_Data block_
========================

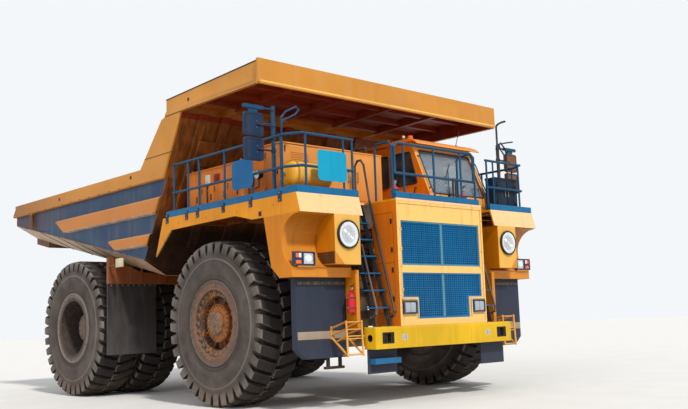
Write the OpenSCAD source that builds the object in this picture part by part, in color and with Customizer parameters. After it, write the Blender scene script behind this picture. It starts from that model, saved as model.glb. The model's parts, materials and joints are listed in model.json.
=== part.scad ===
// Rigid rear-dump mining truck. Millimetres, +X forward, +Y to the truck's left, +Z up.
// Inside the modules x is measured from the front axle, z from the ground; on_frame() moves
// the whole truck so that the middle of its length and width stands over the origin.

/* [Overall] */
// Distance between the front and rear axles
wheelbase = 5300; // [5200:10:5500]
// Front face of the bumper ahead of the front axle
nose_x = 2825; // [2805:5:2900]
// Tail of the dump body behind the rear axle
tail_back = 3600; // [3400:10:3700]

/* [Wheels] */
// Radius of a tyre over its lugs
tyre_r = 1485; // [1470:1:1490]
// Radius at the outer edge of the tread
shoulder_r = 1443; // [1425:1:1450]
// Width of a tyre
tyre_w = 900; // [880:2:910]
// Lugs on each half of a tread
lugs = 36; // [32:1:40]
// Depth of the grooves between the lugs
lug_depth = 88; // [70:1:95]
// Width of the grooves
groove_w = 78; // [60:1:90]
// How far a groove leans along the tread between its two ends
lug_lean = 150; // [100:5:180]
// Bead seat radius of the rims
bead_r = 650; // [640:1:660]
// Rim flange radius
flange_r = 775; // [760:1:790]
// Middle of a front tyre from the centre line
front_tyre_y = 2683; // [2670:1:2700]
// Middle of an outer rear tyre from the centre line
outer_tyre_y = 2854; // [2840:1:2870]
// Middle of an inner rear tyre from the centre line
inner_tyre_y = 1815; // [1800:1:1830]

/* [Steering] */
// Kingpin from the centre line
kingpin_y = 1950; // [1930:5:1960]
// Kingpin radius
kingpin_r = 90; // [80:1:95]
// Length of a steering arm, from kingpin to tie rod pin
steer_arm = 550; // [500:5:600]
// Radius of a front spindle
spindle_r = 140; // [120:1:150]
// Radius of the motor housing that carries a rear hub
rear_spindle_r = 400; // [380:1:420]
// Radial running clearance of every pin and spindle
run_gap = 0.05; // [0.03:0.01:0.09]

/* [Frame] */
// Inner face of a frame rail from the centre line
rail_in = 420; // [400:5:440]
// Thickness of a frame rail
rail_w = 200; // [180:5:210]
// Top of the rails over the axles
rail_rise = 765; // [755:5:785]
// Depth of the rails ahead of the kick-up
rail_h = 520; // [500:5:530]

/* [Dump body] */
// Slope of the floor, in degrees
floor_slope = 11.72; // [11.5:0.02:12]
// Lower edge of the side wall over the tyres, at the reference point
edge_rise_over = 105; // [95:5:130]
// Reference point of the lower edge ahead of the rear axle
edge_ahead = 1506; // [1490:2:1530]
// Outer face of the top rail and ribs from the centre line
body_y = 3235; // [3220:1:3245]
// Thickness of the side wall plate
wall_t = 50; // [40:1:60]
// How far the rails and ribs stand proud of the wall
rib_t = 95; // [80:1:110]
// Depth of the slanting floor edge
chine_h = 320; // [300:5:330]
// Half width of the flat floor
floor_y = 2550; // [2500:5:2600]
// Thickness of the floor plate
floor_t = 60; // [50:1:65]
// Top of the side rail over the reference point
wall_h = 1545; // [1525:5:1565]
// Height of the side rail
siderail_h = 290; // [270:5:310]
// Underside of the canopy over the side rail
canopy_over = 910; // [900:5:925]
// Height of the canopy at its front edge
canopy_h = 446; // [430:1:460]
// Front edge of the canopy ahead of the front axle
canopy_x = 1646; // [1600:2:1680]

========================

_Job_
Your output must be the lines of the material above, from the first through the line that contains "run_gap = 0.05; // [0.03:0.01:0.09]", copied exactly. Include both endpoints and nothing else.

_Exercise response_
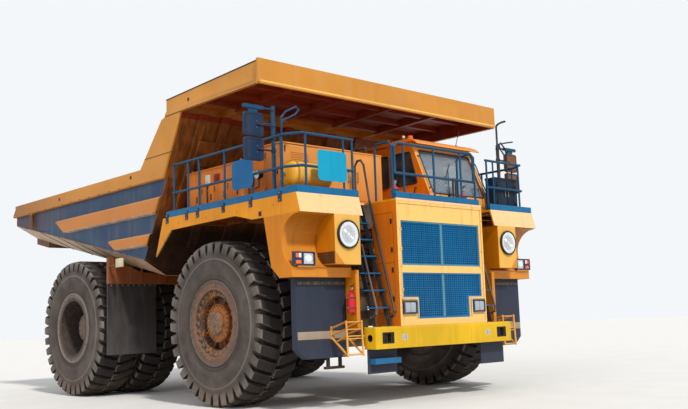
Write the OpenSCAD source that builds the object in this picture part by part, in color and with Customizer parameters. After it, write the Blender scene script behind this picture. It starts from that model, saved as model.glb. The model's parts, materials and joints are listed in model.json.
=== part.scad ===
// Rigid rear-dump mining truck. Millimetres, +X forward, +Y to the truck's left, +Z up.
// Inside the modules x is measured from the front axle, z from the ground; on_frame() moves
// the whole truck so that the middle of its length and width stands over the origin.

/* [Overall] */
// Distance between the front and rear axles
wheelbase = 5300; // [5200:10:5500]
// Front face of the bumper ahead of the front axle
nose_x = 2825; // [2805:5:2900]
// Tail of the dump body behind the rear axle
tail_back = 3600; // [3400:10:3700]

/* [Wheels] */
// Radius of a tyre over its lugs
tyre_r = 1485; // [1470:1:1490]
// Radius at the outer edge of the tread
shoulder_r = 1443; // [1425:1:1450]
// Width of a tyre
tyre_w = 900; // [880:2:910]
// Lugs on each half of a tread
lugs = 36; // [32:1:40]
// Depth of the grooves between the lugs
lug_depth = 88; // [70:1:95]
// Width of the grooves
groove_w = 78; // [60:1:90]
// How far a groove leans along the tread between its two ends
lug_lean = 150; // [100:5:180]
// Bead seat radius of the rims
bead_r = 650; // [640:1:660]
// Rim flange radius
flange_r = 775; // [760:1:790]
// Middle of a front tyre from the centre line
front_tyre_y = 2683; // [2670:1:2700]
// Middle of an outer rear tyre from the centre line
outer_tyre_y = 2854; // [2840:1:2870]
// Middle of an inner rear tyre from the centre line
inner_tyre_y = 1815; // [1800:1:1830]

/* [Steering] */
// Kingpin from the centre line
kingpin_y = 1950; // [1930:5:1960]
// Kingpin radius
kingpin_r = 90; // [80:1:95]
// Length of a steering arm, from kingpin to tie rod pin
steer_arm = 550; // [500:5:600]
// Radius of a front spindle
spindle_r = 140; // [120:1:150]
// Radius of the motor housing that carries a rear hub
rear_spindle_r = 400; // [380:1:420]
// Radial running clearance of every pin and spindle
run_gap = 0.05; // [0.03:0.01:0.09]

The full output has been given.